— Supplied material —
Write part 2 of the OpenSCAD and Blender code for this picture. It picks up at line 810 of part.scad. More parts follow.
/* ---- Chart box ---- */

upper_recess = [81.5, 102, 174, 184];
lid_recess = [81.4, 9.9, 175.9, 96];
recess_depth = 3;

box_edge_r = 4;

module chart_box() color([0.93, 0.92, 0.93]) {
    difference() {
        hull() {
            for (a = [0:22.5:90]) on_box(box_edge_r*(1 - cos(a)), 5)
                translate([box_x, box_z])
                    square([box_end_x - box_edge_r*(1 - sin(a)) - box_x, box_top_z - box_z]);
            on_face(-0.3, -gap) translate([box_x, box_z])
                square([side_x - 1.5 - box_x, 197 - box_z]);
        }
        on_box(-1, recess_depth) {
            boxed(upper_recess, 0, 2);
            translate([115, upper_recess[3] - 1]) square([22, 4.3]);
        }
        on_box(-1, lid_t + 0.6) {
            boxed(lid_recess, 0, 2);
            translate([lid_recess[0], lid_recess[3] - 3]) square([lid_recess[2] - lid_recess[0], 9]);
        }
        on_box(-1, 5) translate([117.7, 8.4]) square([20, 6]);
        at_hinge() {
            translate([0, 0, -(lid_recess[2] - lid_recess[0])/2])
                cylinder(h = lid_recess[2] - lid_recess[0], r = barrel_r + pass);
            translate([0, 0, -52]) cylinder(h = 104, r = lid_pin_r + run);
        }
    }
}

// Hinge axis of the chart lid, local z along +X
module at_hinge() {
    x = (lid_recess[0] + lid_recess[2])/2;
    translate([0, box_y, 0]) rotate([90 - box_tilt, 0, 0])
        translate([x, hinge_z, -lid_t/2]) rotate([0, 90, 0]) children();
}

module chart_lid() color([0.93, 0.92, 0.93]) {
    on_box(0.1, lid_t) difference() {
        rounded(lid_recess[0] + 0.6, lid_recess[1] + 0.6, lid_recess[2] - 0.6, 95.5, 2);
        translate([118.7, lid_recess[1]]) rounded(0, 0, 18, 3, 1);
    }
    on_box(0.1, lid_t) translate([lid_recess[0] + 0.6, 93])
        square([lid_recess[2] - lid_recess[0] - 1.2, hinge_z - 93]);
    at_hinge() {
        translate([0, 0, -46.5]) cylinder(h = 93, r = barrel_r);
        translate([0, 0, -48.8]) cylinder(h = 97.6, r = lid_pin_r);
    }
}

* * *

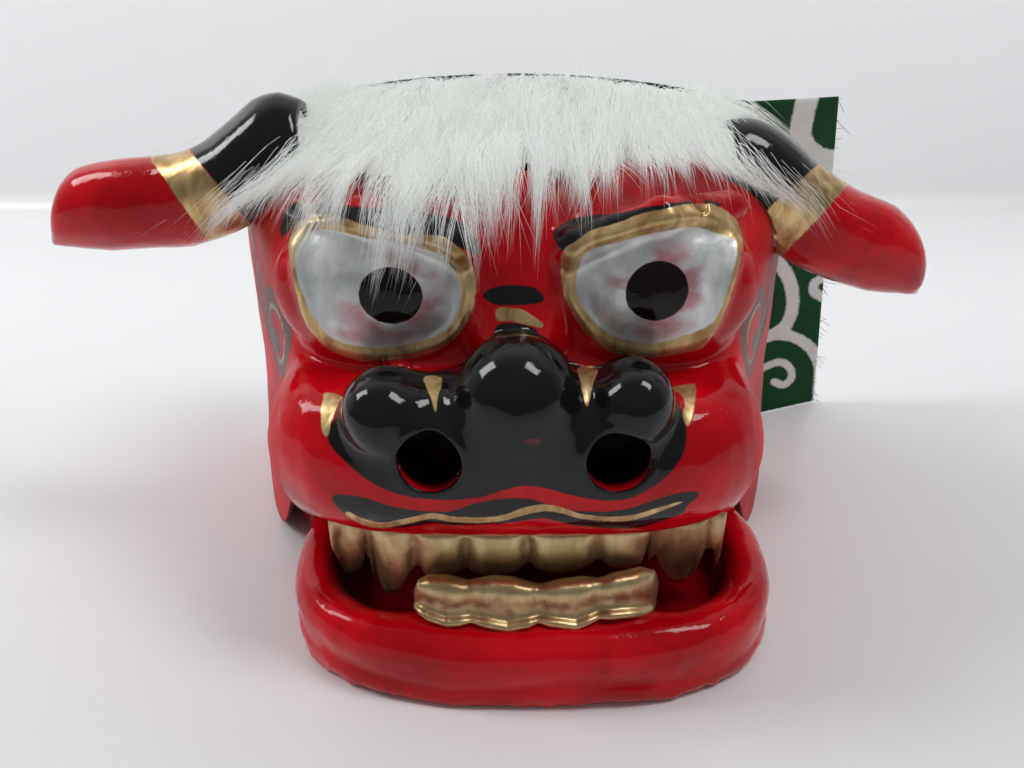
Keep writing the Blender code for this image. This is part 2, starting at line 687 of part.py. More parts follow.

— What needs to be done —
Above are some lines. Repeat exactly, and only, those from the line that has "Write part 2" through the line that has "box_edge_r = 4;".

— Answer to the task —
Write part 2 of the OpenSCAD and Blender code for this picture. It picks up at line 810 of part.scad. More parts follow.
/* ---- Chart box ---- */

upper_recess = [81.5, 102, 174, 184];
lid_recess = [81.4, 9.9, 175.9, 96];
recess_depth = 3;

box_edge_r = 4;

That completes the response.